Anyway, just thought this might inspire someone to re-purpose what they already have.

A few other ideas for things - If you have a shirt with an emblem (like my husband did with a polo shirt) you can cover the emblem with a stripe or two running vertically or horizonatally (double sided iron on interfacing and top stitching) works great!

If you have a boring V-neck T-shirt you can add some elastic virtically from the point of the V down. The elasic is about 4 inches or so unstreached and again just sew a straight line while you stretch the elasic (you'd be working from the wrong side of the fabric so you can see the elasic well.. meaning that the bobbin thread will be what's visible on the outside of the shirt) This adds a lovely gather at the bust-line and is about the easiest fix that there is!
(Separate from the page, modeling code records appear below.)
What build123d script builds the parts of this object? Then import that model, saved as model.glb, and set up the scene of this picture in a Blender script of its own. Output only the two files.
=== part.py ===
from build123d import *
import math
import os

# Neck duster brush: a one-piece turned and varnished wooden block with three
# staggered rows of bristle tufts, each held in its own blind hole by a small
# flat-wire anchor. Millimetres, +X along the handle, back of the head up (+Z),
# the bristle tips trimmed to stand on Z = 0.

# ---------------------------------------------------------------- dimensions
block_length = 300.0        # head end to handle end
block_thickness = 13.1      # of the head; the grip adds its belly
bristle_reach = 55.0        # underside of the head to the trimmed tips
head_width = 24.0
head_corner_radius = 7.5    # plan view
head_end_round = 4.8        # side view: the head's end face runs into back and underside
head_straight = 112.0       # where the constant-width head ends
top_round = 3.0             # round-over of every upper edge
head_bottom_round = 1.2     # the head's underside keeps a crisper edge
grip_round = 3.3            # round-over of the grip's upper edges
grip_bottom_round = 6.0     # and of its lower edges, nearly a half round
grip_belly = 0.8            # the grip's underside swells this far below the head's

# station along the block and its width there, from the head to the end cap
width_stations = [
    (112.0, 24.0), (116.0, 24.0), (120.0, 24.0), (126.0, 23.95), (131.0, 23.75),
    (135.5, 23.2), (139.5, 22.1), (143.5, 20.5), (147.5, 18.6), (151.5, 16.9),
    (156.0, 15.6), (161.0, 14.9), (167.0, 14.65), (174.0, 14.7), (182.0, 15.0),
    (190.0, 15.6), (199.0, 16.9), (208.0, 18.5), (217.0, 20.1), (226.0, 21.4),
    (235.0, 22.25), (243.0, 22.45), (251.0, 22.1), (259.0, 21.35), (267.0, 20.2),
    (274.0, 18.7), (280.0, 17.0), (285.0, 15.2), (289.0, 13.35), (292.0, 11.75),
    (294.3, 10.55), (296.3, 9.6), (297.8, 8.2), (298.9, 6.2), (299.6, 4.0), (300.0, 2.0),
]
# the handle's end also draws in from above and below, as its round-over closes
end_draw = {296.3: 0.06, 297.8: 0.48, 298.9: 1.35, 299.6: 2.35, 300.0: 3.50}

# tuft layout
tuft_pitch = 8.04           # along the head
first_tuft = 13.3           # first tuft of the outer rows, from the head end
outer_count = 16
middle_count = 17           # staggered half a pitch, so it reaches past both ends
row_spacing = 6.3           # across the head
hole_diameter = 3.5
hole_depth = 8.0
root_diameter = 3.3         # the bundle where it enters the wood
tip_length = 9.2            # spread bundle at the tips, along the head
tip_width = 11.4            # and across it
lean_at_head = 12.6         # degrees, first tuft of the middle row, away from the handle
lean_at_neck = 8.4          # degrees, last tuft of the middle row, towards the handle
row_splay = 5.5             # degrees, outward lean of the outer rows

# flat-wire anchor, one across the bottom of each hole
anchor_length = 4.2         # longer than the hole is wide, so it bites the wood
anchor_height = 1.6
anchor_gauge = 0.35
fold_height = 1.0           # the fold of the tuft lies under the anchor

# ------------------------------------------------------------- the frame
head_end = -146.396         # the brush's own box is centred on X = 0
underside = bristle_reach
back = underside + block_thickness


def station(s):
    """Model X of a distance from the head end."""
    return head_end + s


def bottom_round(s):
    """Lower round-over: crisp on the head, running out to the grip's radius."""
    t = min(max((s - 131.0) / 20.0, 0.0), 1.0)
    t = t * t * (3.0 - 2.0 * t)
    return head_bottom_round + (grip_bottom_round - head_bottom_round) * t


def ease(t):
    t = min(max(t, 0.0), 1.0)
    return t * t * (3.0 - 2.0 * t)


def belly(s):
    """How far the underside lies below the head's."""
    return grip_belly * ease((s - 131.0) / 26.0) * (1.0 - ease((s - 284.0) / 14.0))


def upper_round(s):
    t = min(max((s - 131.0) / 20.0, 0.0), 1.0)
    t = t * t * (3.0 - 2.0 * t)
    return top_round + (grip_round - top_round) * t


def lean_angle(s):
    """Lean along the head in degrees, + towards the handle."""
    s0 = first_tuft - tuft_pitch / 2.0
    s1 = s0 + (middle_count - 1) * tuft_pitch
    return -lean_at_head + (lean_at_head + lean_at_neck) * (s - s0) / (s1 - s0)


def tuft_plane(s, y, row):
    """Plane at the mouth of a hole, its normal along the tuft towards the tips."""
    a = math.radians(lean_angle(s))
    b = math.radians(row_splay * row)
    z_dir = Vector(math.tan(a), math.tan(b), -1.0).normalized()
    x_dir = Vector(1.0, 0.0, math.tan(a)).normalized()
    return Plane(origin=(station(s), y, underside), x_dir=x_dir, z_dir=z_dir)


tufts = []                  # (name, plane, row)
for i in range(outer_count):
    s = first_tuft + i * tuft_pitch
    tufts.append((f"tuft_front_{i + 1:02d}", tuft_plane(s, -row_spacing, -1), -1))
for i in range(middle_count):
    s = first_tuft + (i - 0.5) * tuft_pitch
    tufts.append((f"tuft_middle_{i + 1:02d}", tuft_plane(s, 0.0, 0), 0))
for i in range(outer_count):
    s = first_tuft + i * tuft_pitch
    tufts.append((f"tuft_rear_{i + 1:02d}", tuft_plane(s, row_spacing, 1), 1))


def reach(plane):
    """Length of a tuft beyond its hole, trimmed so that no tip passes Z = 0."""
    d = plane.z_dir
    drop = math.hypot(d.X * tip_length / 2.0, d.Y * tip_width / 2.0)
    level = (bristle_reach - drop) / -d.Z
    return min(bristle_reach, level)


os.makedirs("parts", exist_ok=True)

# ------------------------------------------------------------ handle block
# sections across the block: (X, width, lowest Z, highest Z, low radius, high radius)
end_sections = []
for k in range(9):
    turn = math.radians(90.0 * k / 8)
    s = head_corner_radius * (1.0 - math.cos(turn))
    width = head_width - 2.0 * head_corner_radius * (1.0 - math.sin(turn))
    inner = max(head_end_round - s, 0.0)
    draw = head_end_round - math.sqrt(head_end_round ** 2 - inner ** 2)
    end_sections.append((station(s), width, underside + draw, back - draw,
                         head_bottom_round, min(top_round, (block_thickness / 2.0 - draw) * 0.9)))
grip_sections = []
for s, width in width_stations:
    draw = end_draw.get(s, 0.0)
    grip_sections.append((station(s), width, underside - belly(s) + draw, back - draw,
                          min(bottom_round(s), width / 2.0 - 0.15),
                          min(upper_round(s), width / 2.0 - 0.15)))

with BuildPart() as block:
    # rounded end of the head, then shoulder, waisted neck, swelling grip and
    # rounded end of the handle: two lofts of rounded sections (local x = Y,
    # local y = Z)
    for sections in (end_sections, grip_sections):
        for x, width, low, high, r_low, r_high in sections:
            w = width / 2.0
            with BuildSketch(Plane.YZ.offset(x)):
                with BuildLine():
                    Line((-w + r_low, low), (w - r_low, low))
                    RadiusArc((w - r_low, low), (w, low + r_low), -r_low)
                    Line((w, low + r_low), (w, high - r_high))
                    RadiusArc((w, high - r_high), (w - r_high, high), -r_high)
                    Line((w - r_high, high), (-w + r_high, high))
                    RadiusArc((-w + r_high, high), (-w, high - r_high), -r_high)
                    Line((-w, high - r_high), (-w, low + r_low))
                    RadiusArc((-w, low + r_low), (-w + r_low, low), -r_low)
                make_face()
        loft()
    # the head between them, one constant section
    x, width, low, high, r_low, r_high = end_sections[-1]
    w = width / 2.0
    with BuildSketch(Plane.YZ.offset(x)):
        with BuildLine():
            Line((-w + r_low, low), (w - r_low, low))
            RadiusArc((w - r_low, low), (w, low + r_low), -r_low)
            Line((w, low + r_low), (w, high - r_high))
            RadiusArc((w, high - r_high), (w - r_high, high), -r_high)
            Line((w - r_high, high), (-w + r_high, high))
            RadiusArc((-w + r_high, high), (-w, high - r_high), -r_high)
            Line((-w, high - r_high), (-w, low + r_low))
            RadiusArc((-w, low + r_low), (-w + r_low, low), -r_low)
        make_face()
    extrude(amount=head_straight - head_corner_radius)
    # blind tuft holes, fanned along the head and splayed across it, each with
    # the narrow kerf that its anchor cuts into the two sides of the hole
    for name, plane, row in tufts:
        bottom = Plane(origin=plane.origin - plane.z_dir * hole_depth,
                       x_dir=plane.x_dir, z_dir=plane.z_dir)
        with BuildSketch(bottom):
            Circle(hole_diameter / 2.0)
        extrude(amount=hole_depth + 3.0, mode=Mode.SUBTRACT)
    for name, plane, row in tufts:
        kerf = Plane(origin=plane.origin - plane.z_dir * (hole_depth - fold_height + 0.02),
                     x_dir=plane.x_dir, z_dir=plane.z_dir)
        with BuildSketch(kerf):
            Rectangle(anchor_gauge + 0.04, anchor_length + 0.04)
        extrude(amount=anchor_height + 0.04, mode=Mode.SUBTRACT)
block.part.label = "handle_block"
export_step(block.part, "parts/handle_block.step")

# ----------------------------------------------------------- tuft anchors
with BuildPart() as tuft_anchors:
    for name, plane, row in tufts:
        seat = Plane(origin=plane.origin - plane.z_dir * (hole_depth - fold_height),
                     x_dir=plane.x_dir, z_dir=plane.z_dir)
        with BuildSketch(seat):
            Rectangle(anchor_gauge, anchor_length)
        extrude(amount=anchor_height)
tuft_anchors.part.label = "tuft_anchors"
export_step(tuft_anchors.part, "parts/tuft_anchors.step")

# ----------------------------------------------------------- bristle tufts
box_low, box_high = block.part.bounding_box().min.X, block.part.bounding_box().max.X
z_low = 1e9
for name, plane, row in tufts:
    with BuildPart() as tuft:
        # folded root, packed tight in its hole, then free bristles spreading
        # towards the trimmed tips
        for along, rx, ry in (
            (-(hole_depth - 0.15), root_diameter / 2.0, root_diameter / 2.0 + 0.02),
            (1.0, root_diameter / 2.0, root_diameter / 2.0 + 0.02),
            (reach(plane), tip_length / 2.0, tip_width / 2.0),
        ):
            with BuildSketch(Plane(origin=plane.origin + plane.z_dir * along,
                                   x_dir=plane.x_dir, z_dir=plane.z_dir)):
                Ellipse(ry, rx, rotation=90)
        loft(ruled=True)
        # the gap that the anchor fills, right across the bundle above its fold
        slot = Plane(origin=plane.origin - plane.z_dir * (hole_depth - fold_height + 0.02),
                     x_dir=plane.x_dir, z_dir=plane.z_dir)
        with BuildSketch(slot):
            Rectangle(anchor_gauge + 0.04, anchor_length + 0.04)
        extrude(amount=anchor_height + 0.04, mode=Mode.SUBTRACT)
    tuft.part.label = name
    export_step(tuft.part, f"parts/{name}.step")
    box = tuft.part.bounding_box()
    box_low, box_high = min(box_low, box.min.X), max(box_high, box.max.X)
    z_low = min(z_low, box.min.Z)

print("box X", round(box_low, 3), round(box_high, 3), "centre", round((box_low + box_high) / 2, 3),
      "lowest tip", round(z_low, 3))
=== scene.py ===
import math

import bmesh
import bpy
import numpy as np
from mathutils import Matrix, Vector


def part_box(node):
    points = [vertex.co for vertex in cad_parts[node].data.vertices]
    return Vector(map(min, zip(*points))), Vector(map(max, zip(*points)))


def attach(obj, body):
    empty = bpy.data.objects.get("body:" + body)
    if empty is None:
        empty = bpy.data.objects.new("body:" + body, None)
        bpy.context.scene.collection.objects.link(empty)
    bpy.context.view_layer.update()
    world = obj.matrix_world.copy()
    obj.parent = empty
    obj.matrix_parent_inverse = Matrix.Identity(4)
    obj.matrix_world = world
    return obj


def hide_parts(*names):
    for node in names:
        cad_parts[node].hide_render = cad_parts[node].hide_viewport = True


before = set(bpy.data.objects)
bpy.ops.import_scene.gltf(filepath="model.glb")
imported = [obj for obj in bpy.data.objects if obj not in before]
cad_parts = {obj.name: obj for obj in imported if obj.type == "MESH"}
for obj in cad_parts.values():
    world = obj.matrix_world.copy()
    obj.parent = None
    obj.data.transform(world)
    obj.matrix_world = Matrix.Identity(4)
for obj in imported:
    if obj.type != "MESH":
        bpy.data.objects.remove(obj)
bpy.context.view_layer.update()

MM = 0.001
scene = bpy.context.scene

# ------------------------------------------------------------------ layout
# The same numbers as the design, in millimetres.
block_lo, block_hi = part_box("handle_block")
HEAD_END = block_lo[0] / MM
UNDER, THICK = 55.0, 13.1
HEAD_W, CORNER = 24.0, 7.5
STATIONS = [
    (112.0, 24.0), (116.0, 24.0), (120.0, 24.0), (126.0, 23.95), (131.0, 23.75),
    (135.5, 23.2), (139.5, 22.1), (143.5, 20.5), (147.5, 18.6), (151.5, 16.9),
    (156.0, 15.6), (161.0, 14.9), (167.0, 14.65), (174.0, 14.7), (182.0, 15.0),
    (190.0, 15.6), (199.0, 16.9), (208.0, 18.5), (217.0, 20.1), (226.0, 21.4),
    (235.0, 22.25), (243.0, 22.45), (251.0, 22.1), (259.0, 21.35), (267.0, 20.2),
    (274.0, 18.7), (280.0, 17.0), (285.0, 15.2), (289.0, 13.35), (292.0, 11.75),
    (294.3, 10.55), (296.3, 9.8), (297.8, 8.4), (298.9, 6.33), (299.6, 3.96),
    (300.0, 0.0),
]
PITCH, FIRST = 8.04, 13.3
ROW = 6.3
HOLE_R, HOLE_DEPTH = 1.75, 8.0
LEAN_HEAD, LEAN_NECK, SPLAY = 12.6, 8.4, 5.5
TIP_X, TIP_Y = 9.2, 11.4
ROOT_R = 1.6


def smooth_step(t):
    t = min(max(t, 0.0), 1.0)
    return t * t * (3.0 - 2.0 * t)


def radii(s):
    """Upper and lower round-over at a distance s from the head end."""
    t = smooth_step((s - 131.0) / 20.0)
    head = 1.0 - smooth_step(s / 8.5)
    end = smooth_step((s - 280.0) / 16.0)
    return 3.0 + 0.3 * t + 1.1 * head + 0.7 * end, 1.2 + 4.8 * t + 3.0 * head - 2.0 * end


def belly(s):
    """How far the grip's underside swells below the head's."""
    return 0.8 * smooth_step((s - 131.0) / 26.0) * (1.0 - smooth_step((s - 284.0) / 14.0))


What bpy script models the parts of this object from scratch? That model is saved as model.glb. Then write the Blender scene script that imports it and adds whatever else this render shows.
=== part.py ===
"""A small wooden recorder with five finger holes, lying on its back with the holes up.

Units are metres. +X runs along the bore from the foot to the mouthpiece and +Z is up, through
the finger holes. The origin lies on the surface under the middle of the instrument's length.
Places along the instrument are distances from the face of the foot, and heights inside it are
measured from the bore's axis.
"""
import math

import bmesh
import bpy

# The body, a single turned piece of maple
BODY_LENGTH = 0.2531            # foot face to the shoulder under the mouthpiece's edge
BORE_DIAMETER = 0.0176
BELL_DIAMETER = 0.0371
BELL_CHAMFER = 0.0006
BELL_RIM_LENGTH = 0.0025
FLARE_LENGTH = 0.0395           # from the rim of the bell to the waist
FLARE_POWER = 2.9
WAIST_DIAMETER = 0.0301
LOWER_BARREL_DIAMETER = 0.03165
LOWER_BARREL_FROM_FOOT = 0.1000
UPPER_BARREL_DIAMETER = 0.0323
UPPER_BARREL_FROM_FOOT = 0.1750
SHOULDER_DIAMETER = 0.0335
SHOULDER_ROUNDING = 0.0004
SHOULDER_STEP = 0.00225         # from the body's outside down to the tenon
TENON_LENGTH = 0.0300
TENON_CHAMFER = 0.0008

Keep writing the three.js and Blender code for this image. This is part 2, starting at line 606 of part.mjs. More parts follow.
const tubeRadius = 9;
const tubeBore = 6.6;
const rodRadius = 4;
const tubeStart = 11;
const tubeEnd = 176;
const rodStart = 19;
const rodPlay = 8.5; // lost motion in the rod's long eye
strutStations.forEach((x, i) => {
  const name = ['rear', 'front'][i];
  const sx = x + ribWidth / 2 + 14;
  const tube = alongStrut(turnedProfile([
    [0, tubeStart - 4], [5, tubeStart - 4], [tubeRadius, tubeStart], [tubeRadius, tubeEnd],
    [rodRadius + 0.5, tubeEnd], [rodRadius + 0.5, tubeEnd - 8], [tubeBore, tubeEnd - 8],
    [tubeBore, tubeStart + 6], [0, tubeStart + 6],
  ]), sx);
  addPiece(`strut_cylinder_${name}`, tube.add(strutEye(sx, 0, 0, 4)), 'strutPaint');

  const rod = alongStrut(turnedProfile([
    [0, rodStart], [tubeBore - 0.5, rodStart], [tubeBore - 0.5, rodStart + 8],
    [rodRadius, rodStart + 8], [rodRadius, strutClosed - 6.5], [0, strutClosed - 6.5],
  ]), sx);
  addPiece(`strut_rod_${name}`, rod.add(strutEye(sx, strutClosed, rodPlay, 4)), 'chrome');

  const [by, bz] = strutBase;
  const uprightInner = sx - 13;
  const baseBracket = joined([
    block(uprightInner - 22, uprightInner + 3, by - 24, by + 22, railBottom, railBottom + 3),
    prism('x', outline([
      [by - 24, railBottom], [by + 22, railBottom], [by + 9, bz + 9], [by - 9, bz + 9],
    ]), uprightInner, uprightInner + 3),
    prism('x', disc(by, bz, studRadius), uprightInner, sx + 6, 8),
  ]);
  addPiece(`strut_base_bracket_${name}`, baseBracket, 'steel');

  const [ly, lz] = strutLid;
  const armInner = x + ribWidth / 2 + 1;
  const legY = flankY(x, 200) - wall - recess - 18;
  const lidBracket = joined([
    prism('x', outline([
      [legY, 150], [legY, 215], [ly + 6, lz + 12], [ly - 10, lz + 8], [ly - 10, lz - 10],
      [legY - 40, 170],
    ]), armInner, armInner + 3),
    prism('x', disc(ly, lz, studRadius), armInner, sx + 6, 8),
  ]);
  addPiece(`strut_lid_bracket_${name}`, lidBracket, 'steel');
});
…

I got this idea from going to a nice clothing store and examining their clothes and realizing that what they were selling for 50 bucks was just essentially a T-shirt with elasic in that one spot.

Anyway, I have more ideas and could take more pictures if anyone is interested. I like to remake my old stuff and make my house beautiful too with hardly any money. It makes me so much more creative than I would be otherwise and it's so much more satisfying that just buying something.

So yes, the shirt pictured above was a thrift store find that my husband thought he'd wear and never did. The 9 yards of elastic that I bought to use on all of my projects was only 97 cents and I used a lot less than 9 yards on this shirt. The embroidery floss was also something that I had and doesn't cost much. It's safe to say that this shirt cost me less than $2, and took maybe 3-4 hours or so to compleate it.